Super Tuesday or what may for now be known as Trump Tuesday - following Donald’s triumph yesterday across 7 of the 11 state primaries - was already unenthusiastically anticipated by markets. Florida senator Marco Rubio only managed to woo Minnesota whereas Texas senator Ted Cruz won his populous Texas home state, neighbouring Oklahoma and Alaska. Amongst the Democratic race Hillary Clinton also claimed victory in 7 of the 11 states (substituting Alaska for Colorado). Pundits now forecast around a 90% chance (up from 70%) that Mr Trump will be on the Republican ticket. This is similar to the likelihood that Hillary Clinton will lead the Democratic bid for the Office. Both conventions will take place between the 18th - 21st July. Those who, out of incredulity, have yet to seriously evaluate the viability and potential impact of Trump’s (and Clinton’s) policies are running out of reasons to postpone the unsavoury task.
It’s important to remember the vast differences in state populations – for example Texas is around 44 times more populous than Vermont; as such the number of votes Trump and Cruz received yesterday was much closer than the final outcome suggests. The hoped for Rubio regicide of Trump’s lead now seems less likely - making it less clear who, out of senators Cruz and Rubio, should stand aside to give the other a better chance at stealing the nomination from the tactless property tycoon. Still, it seems the most likely scenario is a Trump Republican nomination, encouraging a national reality check, resulting in the first female US president.

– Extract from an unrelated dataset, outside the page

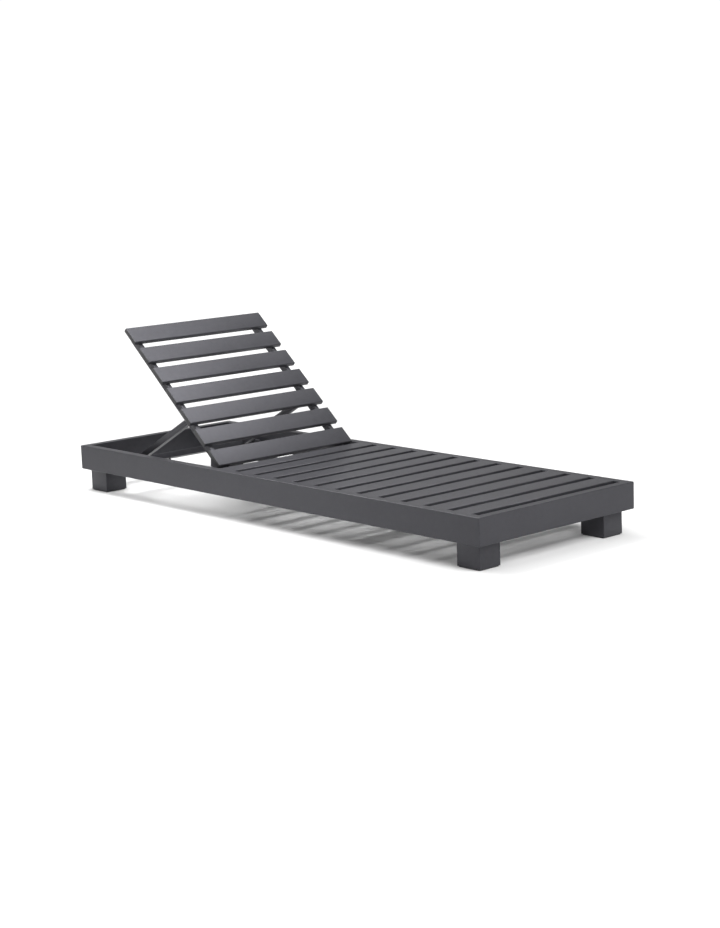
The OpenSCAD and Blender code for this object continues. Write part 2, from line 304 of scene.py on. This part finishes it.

However, with over 4 months until the DNC and RNC and 8 months until the presidential election all is still to play for. For republicans a delegation of 1237 is required for the nomination, with Trump’s and Cruz’s support now standing at 285 and 161 respectively but with 1,899 still outstanding. For Democrats Clinton already has over 1,000 pledged delegates and superdelegates versus Sanders’ total of 371; 2,383 are needed to receive the nomination with 3,393 still outstanding. If events cause the backlash vote to deepen or if Clinton is somehow embroiled and Trump’s ascendance continues; one may at least find a silver/concrete lining in Mexican construction companies - who may be called upon to build 2,000 miles of egotistical wall in homage to a possible President Trump, or perhaps to keep him out.
In the meantime, the recent constancy of the US should not be taken for granted on the basis of ideals but evaluated in the context of lower growth, wider inequality and an increasingly polar democracy. Familiar risks can often be understated whereas the unorthodox can have its risk exaggerated. As we have always believed, in times of deleverage and slower growth, a net creditor position affords the flexibility to: invest sensibly, satisfy domestically and demonstrate creditworthiness. Sizeable country Net Foreign Asset (NFA) positions take time to be eroded, even under poor governance, and as such are not prone to swings in sentiment. NFA shifts can be monitored over the long term with views adjusted in advance of them reaching concerning levels. This is a reason why it remains one of Stratton Street’s preferred bases for including and screening countries for investment.